もっと言えばCFPランキングで6位だったオハイオ州立大は、昨年までの4チーム制度のプレーオフだったら出場権すら得ていなかった訳ですから、その恩恵を大いに受けたチームだと言えます。そういえば2014年度に彼らが優勝した時はCFPが初めて導入されたシーズンでしたから、制度が大きく変わる節目にオハイオ州立大が全米制覇を成し遂げているいうのも何かの縁なのでしょうか。

一方のノートルダム大ですが、彼らは惜しくも1988年以来の全米制覇を逃しました。確かに過去2度CFPに出場し、2012年度にはその前身であるBCS(ボウルチャンピオンシップシリーズ)でタイトルゲームにも出場しましたが、長い間全米タイトルを本当に争える強いチームを輩出してきたかと言われれば、素直に首を縦に触れない印象がありました。

しかしフリーマン監督3期目でここまでのチームに成長したのは圧巻ですし、試合出場を果たした選手たちの中には若い連中も多く、今後もますます期待ができそうなチームになっていると思います。彼らもプレーオフで3つのトップランカーたちを薙ぎ倒してきた訳ですから、まぐれでタイトルゲームに進出できたのでは決してありません。

彼らもオハイオ州立大と同じく12チームに出場枠が拡張したおかげでプレーオフ進出を成し遂げたチームですが、オハイオ州立大に一時はあと8点差まで迫ったことからも、やりようによっては彼らにも優勝のチャンスはあった訳です。そういったことからも今季のノートルダム大の躍進は大いに評価されるべきだと思います。
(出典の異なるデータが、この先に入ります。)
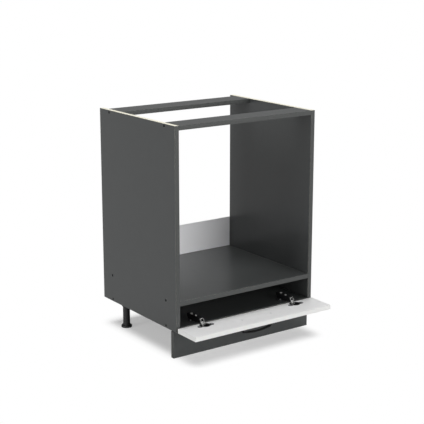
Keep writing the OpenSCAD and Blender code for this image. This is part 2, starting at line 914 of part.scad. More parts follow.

フリーマン監督という、若くカリスマ性のある監督を擁したノートルダム大は、今後これまでのコンテンダーとされてきたアラバマ大、ジョージア大、オハイオ州立大といったチームと肩を並べて優勝候補の一角に数えら得れるチームとなる要素を大いに秘めたチームだと感じさせてくれました。

===

というわけでこの試合で2024年度の全ての行程が終了。今年度も大いに楽しませていただきましたが、一方で次の試合がないという不思議な感覚にも襲われています。ちょっと寂しいですが、兎にも角にも長いシーズンを戦い抜いて素晴らしい試合を見せてくれた選手・コーチ達に感謝したいと思います!